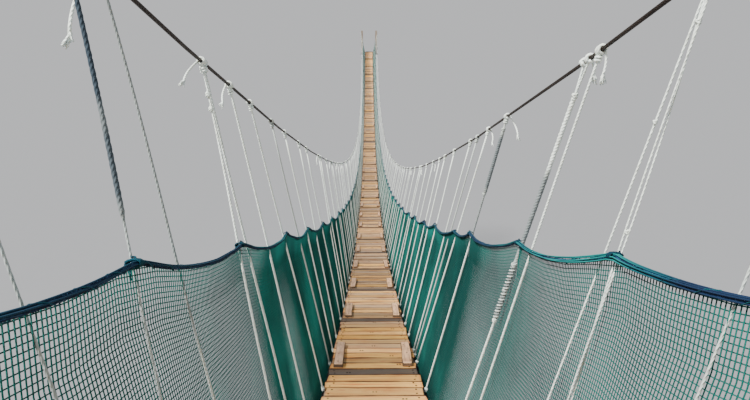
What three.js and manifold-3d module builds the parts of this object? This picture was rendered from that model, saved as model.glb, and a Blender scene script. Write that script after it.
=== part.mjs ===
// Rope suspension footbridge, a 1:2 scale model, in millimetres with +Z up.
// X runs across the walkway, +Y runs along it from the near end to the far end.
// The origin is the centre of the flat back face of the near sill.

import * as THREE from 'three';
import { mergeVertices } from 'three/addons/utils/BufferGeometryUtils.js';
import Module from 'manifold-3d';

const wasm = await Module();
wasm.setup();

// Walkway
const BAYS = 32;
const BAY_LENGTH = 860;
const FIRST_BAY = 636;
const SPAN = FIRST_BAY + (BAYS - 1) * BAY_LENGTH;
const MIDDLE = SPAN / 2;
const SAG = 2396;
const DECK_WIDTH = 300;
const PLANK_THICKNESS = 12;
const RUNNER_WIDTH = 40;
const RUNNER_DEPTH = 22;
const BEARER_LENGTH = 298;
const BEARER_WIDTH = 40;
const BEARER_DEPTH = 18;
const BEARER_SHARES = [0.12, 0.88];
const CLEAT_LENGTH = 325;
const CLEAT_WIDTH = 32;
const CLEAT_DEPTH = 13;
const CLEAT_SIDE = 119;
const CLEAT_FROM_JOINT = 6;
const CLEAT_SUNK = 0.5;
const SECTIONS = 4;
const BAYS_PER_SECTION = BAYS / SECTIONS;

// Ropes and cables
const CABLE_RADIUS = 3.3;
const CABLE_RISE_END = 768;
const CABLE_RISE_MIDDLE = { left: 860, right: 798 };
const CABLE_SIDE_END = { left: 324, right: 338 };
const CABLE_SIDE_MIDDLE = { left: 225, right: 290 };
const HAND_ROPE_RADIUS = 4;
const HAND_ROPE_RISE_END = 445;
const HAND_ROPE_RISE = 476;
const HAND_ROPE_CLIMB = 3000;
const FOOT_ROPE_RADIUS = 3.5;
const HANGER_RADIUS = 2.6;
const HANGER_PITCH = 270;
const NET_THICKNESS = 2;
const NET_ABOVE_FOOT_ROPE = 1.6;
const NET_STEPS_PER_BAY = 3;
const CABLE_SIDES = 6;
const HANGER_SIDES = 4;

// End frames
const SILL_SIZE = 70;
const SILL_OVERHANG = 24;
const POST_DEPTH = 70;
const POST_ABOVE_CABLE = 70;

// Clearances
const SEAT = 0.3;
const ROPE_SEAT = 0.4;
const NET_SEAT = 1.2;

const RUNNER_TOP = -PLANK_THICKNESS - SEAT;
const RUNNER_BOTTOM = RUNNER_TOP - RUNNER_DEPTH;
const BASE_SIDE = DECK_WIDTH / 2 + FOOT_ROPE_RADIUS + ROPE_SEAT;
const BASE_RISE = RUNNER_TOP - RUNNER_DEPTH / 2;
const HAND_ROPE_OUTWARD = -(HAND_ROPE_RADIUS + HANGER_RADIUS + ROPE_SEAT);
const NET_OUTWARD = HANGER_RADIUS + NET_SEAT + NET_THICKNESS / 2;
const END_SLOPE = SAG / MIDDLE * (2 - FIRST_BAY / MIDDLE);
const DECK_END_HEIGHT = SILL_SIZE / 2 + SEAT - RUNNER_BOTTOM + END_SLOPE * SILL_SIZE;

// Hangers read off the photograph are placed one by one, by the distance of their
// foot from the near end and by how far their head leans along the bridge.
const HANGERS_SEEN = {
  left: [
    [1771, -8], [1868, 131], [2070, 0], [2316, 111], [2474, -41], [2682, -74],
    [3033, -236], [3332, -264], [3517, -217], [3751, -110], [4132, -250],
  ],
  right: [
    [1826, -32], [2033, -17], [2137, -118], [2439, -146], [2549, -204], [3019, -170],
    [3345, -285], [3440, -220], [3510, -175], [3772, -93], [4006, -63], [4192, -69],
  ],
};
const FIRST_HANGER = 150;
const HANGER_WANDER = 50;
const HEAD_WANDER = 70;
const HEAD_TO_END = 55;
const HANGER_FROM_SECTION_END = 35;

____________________

Write the material out again in its entirety, exactly as shown.

> [TASK ANSWER]
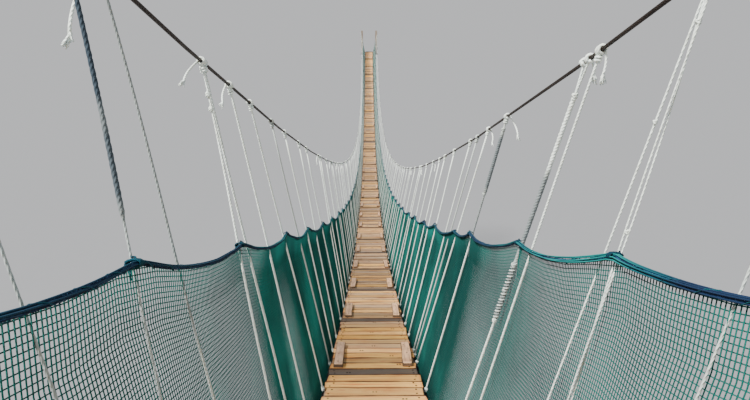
What three.js and manifold-3d module builds the parts of this object? This picture was rendered from that model, saved as model.glb, and a Blender scene script. Write that script after it.
=== part.mjs ===
// Rope suspension footbridge, a 1:2 scale model, in millimetres with +Z up.
// X runs across the walkway, +Y runs along it from the near end to the far end.
// The origin is the centre of the flat back face of the near sill.

import * as THREE from 'three';
import { mergeVertices } from 'three/addons/utils/BufferGeometryUtils.js';
import Module from 'manifold-3d';

const wasm = await Module();
wasm.setup();

// Walkway
const BAYS = 32;
const BAY_LENGTH = 860;
const FIRST_BAY = 636;
const SPAN = FIRST_BAY + (BAYS - 1) * BAY_LENGTH;
const MIDDLE = SPAN / 2;
const SAG = 2396;
const DECK_WIDTH = 300;
const PLANK_THICKNESS = 12;
const RUNNER_WIDTH = 40;
const RUNNER_DEPTH = 22;
const BEARER_LENGTH = 298;
const BEARER_WIDTH = 40;
const BEARER_DEPTH = 18;
const BEARER_SHARES = [0.12, 0.88];
const CLEAT_LENGTH = 325;
const CLEAT_WIDTH = 32;
const CLEAT_DEPTH = 13;
const CLEAT_SIDE = 119;
const CLEAT_FROM_JOINT = 6;
const CLEAT_SUNK = 0.5;
const SECTIONS = 4;
const BAYS_PER_SECTION = BAYS / SECTIONS;

// Ropes and cables
const CABLE_RADIUS = 3.3;
const CABLE_RISE_END = 768;
const CABLE_RISE_MIDDLE = { left: 860, right: 798 };
const CABLE_SIDE_END = { left: 324, right: 338 };
const CABLE_SIDE_MIDDLE = { left: 225, right: 290 };
const HAND_ROPE_RADIUS = 4;
const HAND_ROPE_RISE_END = 445;
const HAND_ROPE_RISE = 476;
const HAND_ROPE_CLIMB = 3000;
const FOOT_ROPE_RADIUS = 3.5;
const HANGER_RADIUS = 2.6;
const HANGER_PITCH = 270;
const NET_THICKNESS = 2;
const NET_ABOVE_FOOT_ROPE = 1.6;
const NET_STEPS_PER_BAY = 3;
const CABLE_SIDES = 6;
const HANGER_SIDES = 4;

// End frames
const SILL_SIZE = 70;
const SILL_OVERHANG = 24;
const POST_DEPTH = 70;
const POST_ABOVE_CABLE = 70;

// Clearances
const SEAT = 0.3;
const ROPE_SEAT = 0.4;
const NET_SEAT = 1.2;

const RUNNER_TOP = -PLANK_THICKNESS - SEAT;
const RUNNER_BOTTOM = RUNNER_TOP - RUNNER_DEPTH;
const BASE_SIDE = DECK_WIDTH / 2 + FOOT_ROPE_RADIUS + ROPE_SEAT;
const BASE_RISE = RUNNER_TOP - RUNNER_DEPTH / 2;
const HAND_ROPE_OUTWARD = -(HAND_ROPE_RADIUS + HANGER_RADIUS + ROPE_SEAT);
const NET_OUTWARD = HANGER_RADIUS + NET_SEAT + NET_THICKNESS / 2;
const END_SLOPE = SAG / MIDDLE * (2 - FIRST_BAY / MIDDLE);
const DECK_END_HEIGHT = SILL_SIZE / 2 + SEAT - RUNNER_BOTTOM + END_SLOPE * SILL_SIZE;

// Hangers read off the photograph are placed one by one, by the distance of their
// foot from the near end and by how far their head leans along the bridge.
const HANGERS_SEEN = {
  left: [
    [1771, -8], [1868, 131], [2070, 0], [2316, 111], [2474, -41], [2682, -74],
    [3033, -236], [3332, -264], [3517, -217], [3751, -110], [4132, -250],
  ],
  right: [
    [1826, -32], [2033, -17], [2137, -118], [2439, -146], [2549, -204], [3019, -170],
    [3345, -285], [3440, -220], [3510, -175], [3772, -93], [4006, -63], [4192, -69],
  ],
};
const FIRST_HANGER = 150;
const HANGER_WANDER = 50;
const HEAD_WANDER = 70;
const HEAD_TO_END = 55;
const HANGER_FROM_SECTION_END = 35;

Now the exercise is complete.